The bodies of some of the dead, pulled out from under the train, were laid out beside the tracks while emergency services brought in wooden coffins.
Torn bus seats, wiring and debris littered the tracks.
Thirty ambulances and four emergency service helicopters ferried the injured to nearby hospitals.
Germany’s Foreign Ministry said the passengers were believed to have come from the north German states of Lower Saxony and Schleswig-Holstein, but had no further details.
The German coach travel association said the passengers had booked their trip with travel operator Maxim Reisen in Cloppenburg, northern Germany. That firm had then chartered a coach from Ursel Reisen in Loehne near Bielefeld.

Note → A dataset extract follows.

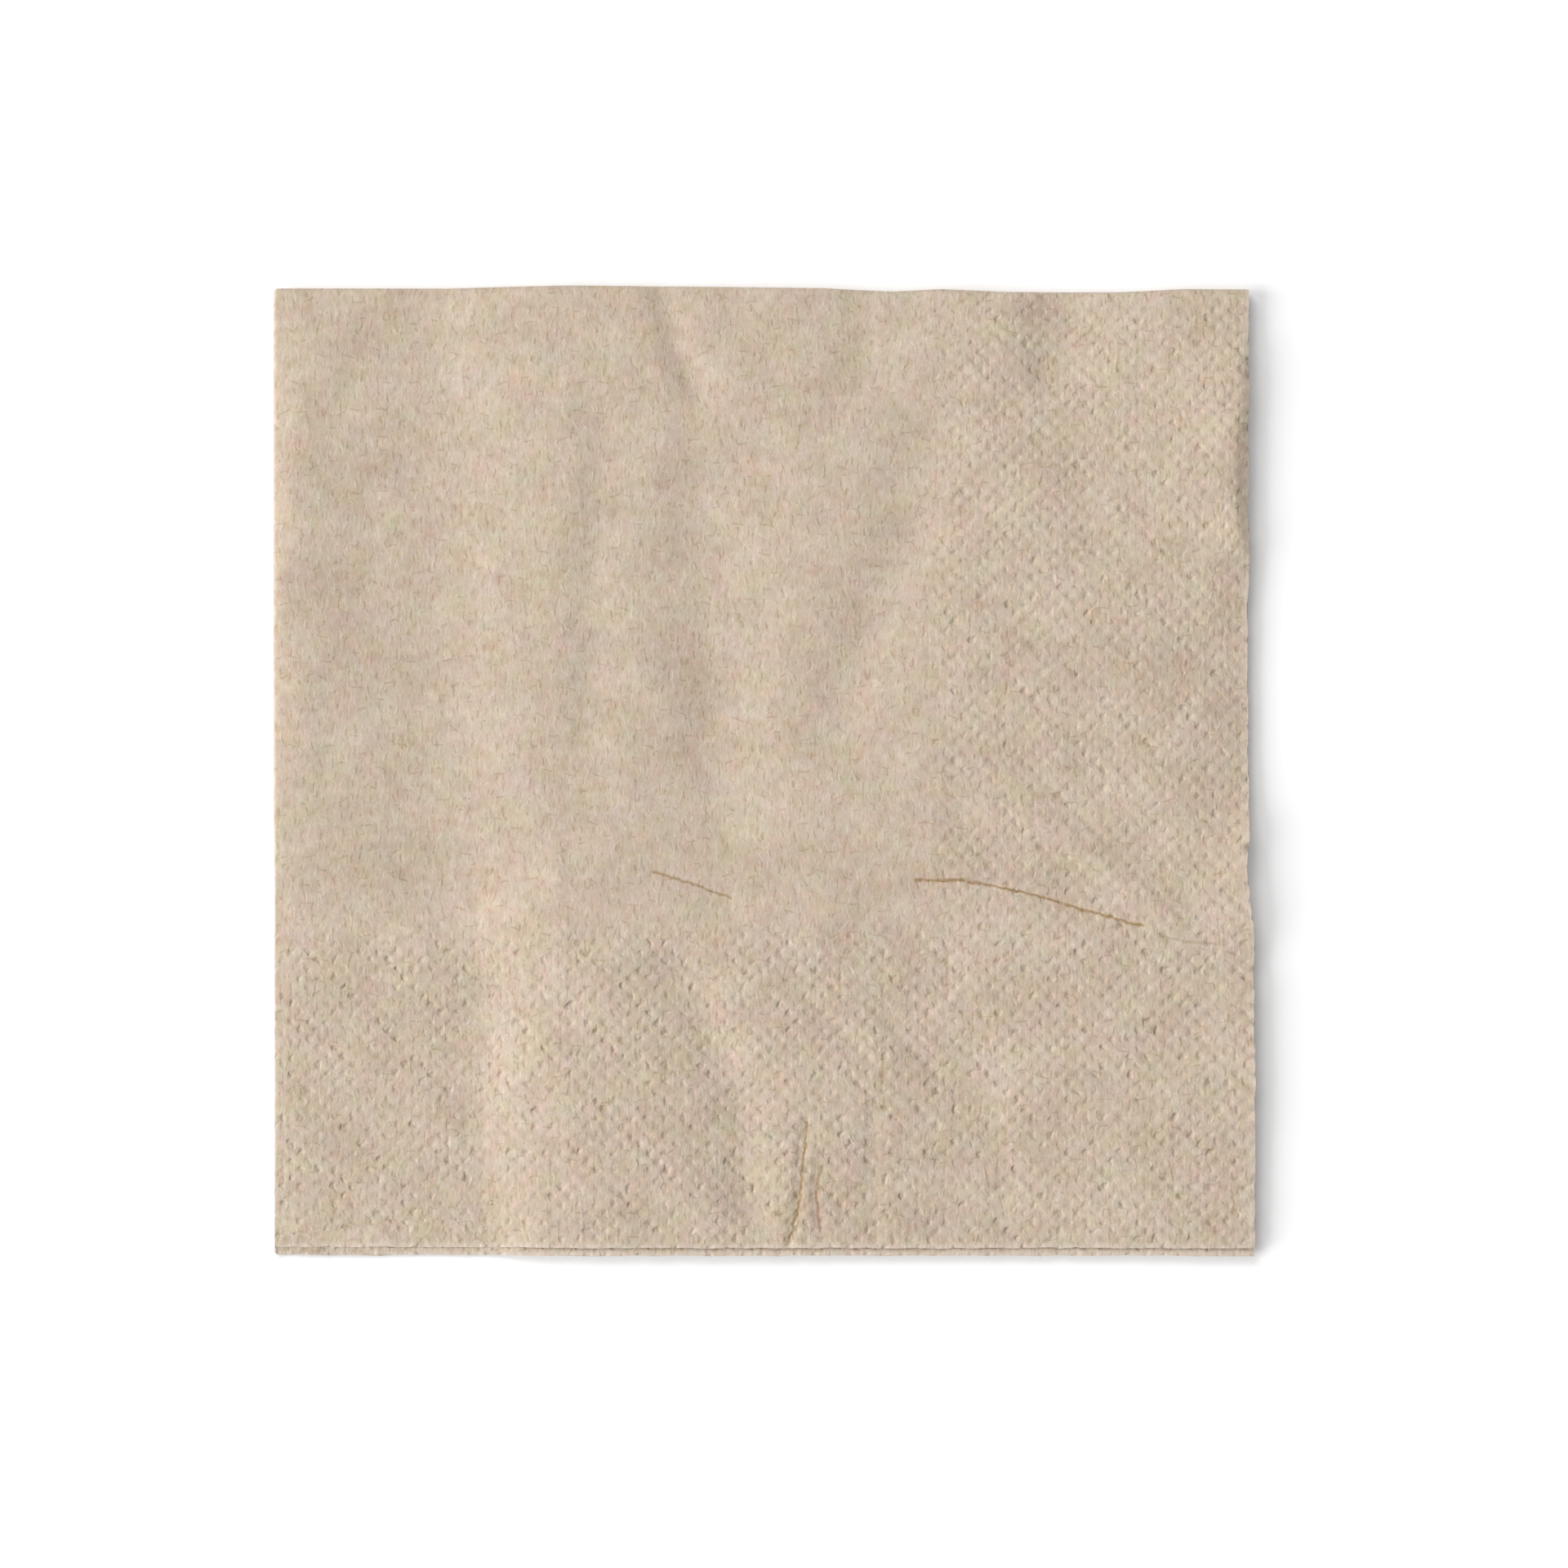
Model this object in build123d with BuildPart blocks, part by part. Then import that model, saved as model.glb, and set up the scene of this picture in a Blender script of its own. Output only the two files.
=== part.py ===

Ursel Reisen confirmed it had been operating the coach, but declined to give details of the passengers other than to say they were of mixed ages.
TOURIST REGION
Emergency service officials told Reuters at the scene they thought the Germans were staying at a hotel in Siofok, around 65 miles southwest of the capital and a popular destination for tourists from Hungary’s ex-communist neighbors.
Hungarian Prime Minister Peter Medgyessy, due to visit the scene later on Thursday, expressed his shock.
‘This is maybe the most horrific bus accident in Hungary’s history,’ he said, adding he had contacted German Chancellor Gerhard Schroeder about the crash.
Last July, 19 Poles were killed and 32 injured in the same part of Hungary when a bus taking them on a pilgrimage to Bosnia plowed into a roundabout and overturned.
In September 1992, 16 German holidaymakers died in a bus crash in Hungary.
Medgyessy said his government would now look into whether more safety barriers should be installed at rail crossings.